防災・減災に興味ある?
第2回
「じぶんごと」になっておられますか?」
災害…「じぶんごと」になっておられますか?
日本は災害大国であり、全国どこに住んでいても身近になっておられると思います。その上で、動物病院ではどのような備えを行っておられますか?
先月自身の修士研究で、動物診療所における「災害時の対策・対応計画」の実態調査を行ったことを少し触れました。動物病院のハザードマップの把握率は8割と高く、これをもとに事業継続計画や災害対応マニュアルを作成していますかという問いには、1割も満たない結果だったとお伝えしました。
他にも備蓄対策は、どの動物病院も行っている傾向がみられました。そして災害時の地域との連携はゼロ、連携していても獣医療関連のみという結果や、災害対応の研修や災害訓練の参加も1割未満という結果でした。皆さまの動物病院にも当てはまっていますか?
これらの背景には、
- ・約64%の動物診療所が1人獣医師である1)
- ・1人獣医師に対して動物看護師2~3人体制の動物診療所が53.6%約半数以上
- ・その他のスタッフを加え一病院あたりの従事者数は約5人2)
という、人医療の一般診療所に比べて小規模であることが一番の要因と考えています。皆さまも「人数が少ない」「診療だけでも手一杯なのに」と防災減災どころではないかと思います。実際、習ってもいないことを現場で実行することは難しいです。更に人医療のように、備えることや計画を立てること、訓練などが法的に義務化されておりませんので、各々の動物病院に委ねられている状況でもあり、そこに国費は投入されていません。
通常業務に追われていつ起こるかも分からないのに、時間を割くことは難しいと考えます。ですが、それで良いとは思っておられる方は少ないはず。できるうる対策を可能な範囲でと行っているのが、「ハザードマップの把握」や 「備蓄」の結果ではないかと私は考えています。

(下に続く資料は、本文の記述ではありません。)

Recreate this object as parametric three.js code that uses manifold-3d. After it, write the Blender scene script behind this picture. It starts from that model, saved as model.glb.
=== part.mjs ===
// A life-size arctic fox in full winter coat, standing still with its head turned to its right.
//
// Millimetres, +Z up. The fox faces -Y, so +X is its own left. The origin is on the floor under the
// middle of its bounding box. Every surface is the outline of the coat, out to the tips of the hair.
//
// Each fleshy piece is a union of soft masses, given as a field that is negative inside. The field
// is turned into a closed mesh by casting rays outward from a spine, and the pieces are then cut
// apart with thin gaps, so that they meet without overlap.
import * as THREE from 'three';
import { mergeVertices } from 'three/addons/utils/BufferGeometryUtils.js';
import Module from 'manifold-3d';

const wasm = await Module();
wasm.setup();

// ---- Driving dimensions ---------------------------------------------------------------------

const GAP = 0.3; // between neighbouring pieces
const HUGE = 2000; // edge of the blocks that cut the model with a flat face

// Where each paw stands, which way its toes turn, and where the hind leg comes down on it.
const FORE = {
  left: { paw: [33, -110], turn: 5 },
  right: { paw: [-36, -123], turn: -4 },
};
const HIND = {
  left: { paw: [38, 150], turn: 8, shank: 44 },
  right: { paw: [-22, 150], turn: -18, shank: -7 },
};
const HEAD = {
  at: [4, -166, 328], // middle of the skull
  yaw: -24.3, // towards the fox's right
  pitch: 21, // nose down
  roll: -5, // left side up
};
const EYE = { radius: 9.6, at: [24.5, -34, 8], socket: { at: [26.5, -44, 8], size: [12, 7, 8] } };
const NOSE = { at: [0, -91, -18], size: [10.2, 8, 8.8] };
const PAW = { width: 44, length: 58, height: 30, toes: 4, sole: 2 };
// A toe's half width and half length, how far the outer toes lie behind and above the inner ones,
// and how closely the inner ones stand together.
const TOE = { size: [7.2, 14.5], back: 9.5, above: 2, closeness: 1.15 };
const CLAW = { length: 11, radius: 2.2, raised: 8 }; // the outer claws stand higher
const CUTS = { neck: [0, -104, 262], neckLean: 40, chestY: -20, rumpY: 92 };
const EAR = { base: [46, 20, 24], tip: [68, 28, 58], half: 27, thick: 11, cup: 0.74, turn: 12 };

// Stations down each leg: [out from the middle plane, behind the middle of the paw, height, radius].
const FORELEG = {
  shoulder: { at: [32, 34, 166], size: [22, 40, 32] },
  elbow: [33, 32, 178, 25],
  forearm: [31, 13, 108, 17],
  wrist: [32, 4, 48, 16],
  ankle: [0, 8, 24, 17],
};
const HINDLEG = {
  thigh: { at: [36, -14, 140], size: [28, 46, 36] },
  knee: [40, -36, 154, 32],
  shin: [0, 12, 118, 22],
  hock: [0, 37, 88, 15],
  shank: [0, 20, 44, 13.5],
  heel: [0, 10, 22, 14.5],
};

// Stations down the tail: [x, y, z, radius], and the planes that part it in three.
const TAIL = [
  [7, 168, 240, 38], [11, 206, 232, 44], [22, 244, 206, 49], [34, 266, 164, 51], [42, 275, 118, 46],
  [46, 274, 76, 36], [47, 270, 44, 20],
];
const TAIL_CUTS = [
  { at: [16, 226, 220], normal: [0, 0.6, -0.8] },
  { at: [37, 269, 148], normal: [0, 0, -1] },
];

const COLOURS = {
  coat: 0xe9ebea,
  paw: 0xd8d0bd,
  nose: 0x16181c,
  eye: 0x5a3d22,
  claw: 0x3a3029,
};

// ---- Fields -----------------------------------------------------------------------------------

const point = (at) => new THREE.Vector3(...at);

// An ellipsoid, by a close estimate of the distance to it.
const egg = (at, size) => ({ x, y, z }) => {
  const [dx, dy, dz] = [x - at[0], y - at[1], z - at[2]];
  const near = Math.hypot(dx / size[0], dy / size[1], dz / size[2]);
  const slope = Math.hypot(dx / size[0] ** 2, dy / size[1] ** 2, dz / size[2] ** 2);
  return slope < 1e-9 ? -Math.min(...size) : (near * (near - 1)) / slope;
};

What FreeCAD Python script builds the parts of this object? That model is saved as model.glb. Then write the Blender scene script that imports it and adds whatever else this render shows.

敢えてもう一度お聞きします。じぶんごとになっておられますか?実際に被災されたならば、事前に備えておけば良かったと思うはずです。
では今からでもできる備えとして2つお伝えしたいと思います。
1つ目は、スタッフ間で、毎月テーマを決めて「防災・減災」についておしゃべり場を設けて下さい。ランチタイムなどラフな感じから導入されて下さい。
必要なテーマは、
- ① スタッフの参集基準、避難などの様々な事案の動物病院の基本方針
- ② 気象などの情報収集方法と連携機関への連絡方法
- ③ ハザードマップを含めた被害想定
- ④ インフラの確認
- ⑤ 避難方法とリスク・安全性
- ⑥ 関係者への広報方法
- ⑦ 災害訓練などの実施計画などなどです。
その上で2つ目として、
各スタッフに合った「災害時の役割」と「行動計画」をスタッフ自身に考えてもらい、それを書き出し全員で周知することです。
「うちの動物病院では、こうする」という目標を立て方針を決めるだけでも、またメモ書き程度に書き出しておくだけでも、発災直後の一歩が変化します。防災・減災は、そこを検討するプロセスが重要と言われます。どうぞスタッフ全員が「じぶんごと」にできるよう動物病院での災害対策を行って下さい。
今月は概要になりましたが、来月からは、各項目にスポットを当てて、更に足元の防災・減災を考えることができましたらと思います。
引用文献
1)農林水産省.小動物診療獣医師数及び小動物診療施設数の推移
https://www.maff.go.jp/j/council/zyuizi/keikaku/attach/pdf/r1_2-9.pdf
2)日本動物看護職協会.動物看護師の勤務実態に関するアンケート調査.2020.07
http://www.jvna.or.jp/wpcms/wp-content/uploads/2020/06/jvna_20200701_report.pdf
参考文献
1)東京保健福祉局大規模地震災害発生時における医療機関の事業継続計画(BCP)策定ガイドライン
2)American Veterinary Medical Association.Guide to Writing a Veterinary Practice Emergency Plan.